Tory, Liberal and
Labour political parties
IT
is A COMMONPLACE political observation that, in and even out of office,
the Conservative and Labour parties pursue very similar policies. There
is a simple reason for this. Both stand for capitalism and both are
used by the capitalists, with the support of the workers, to control
the State in the interests of the capitalist class. The wide sectional
differences which divided the ruling class in the nineteenth century
have gone, with the landowners turning their land-owning into a
capitalist business. The Conservatives tend to favour the farmers and
the financial interests of the City of London while the Labour Party
tends to favour nationalised or State capitalist industries, but the
policies of the two parties are basically the same because they are
both trying to solve the trading, financial and military problems of
British capitalism. A further reason for their similarity is that, in
order to get elected, they must compete for the votes of the workers.
Before
examining the historical origins of the Tory, Labour and Liberal
parties, a word about party politics. Working class problems arise out
of capitalism and will last as long as the system does. Tory
governments have failed to solve them; so have Liberal and Labour
governments; so have coalitions of all three parties. The Tories argue
that the Labour Party fails because it is incompetent and doctrinaire.

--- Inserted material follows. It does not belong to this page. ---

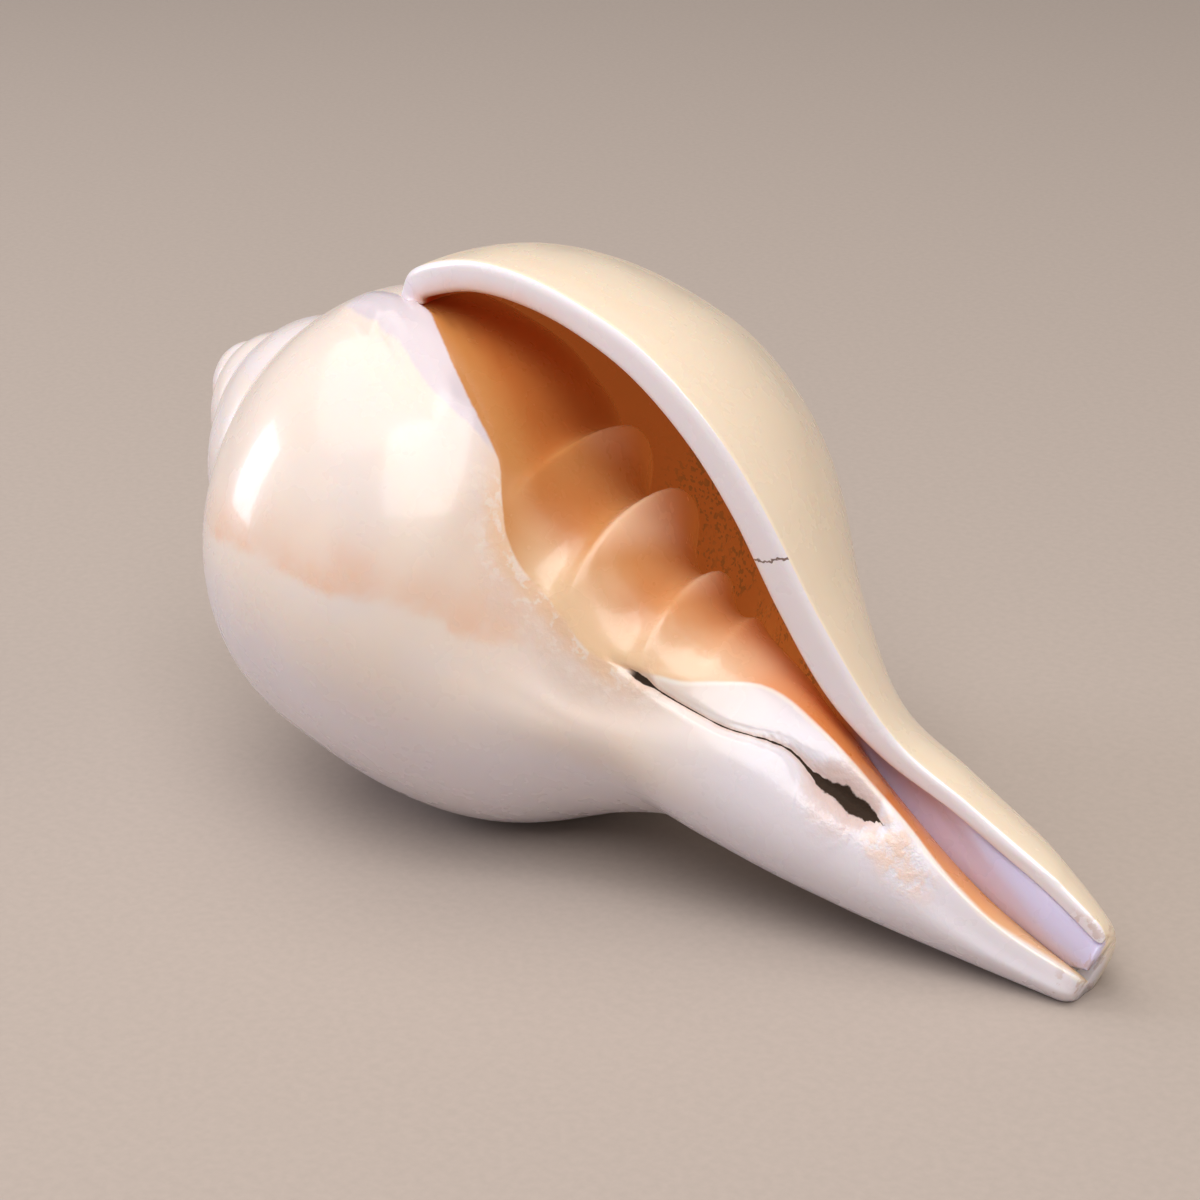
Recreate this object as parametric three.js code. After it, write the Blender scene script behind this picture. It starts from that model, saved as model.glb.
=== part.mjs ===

Labour says the Tories fail because they do not want to solve workers'
problems anyway. Labour excuses its own failures by blaming sabotage
from Tory civil servants, city financiers or foreign bankers. The
Socialist Party of Great Britain says that all capitalist governments
must fail because working class problems cannot be solved within
capitalism. No government, however well-meaning or efficient, can make
capitalism work for the benefit of all. All capitalist governments must
sooner or later come into direct conflict with the workers as they must
run capitalism in the only possible way: as a profit-making system in
the interests of the privileged few who draw a free income as rent,
interest and profit from their ownership of the means of production and
distribution.
Thus most political discussion about the alleged
merits and demerits of the various parties is irrevelant. It is not
just governments which cause workers' problems or are to blame for not
solving them. It is the economic system of class monopoly and
profit-making. Once this is grasped it is easy to see why no capitalist
party deserves the support of the workers and why the Socialist Party
has always been opposed to all other political parties whatever their
label.
Before the rise of the Labour Party in the past
half-century or so the two main parties in Britain were the Liberals
and the Tories. Modern parties, with their centralised organisation and
mass membership, only came into being after the passing of the Second
Reform Act of 1867 which meant that from then on, most electors were
workers (but not that most workers were electors). Before then parties
were loose parliamentary groupings that altered with the changing
interests of the sections of the propertied class they represented.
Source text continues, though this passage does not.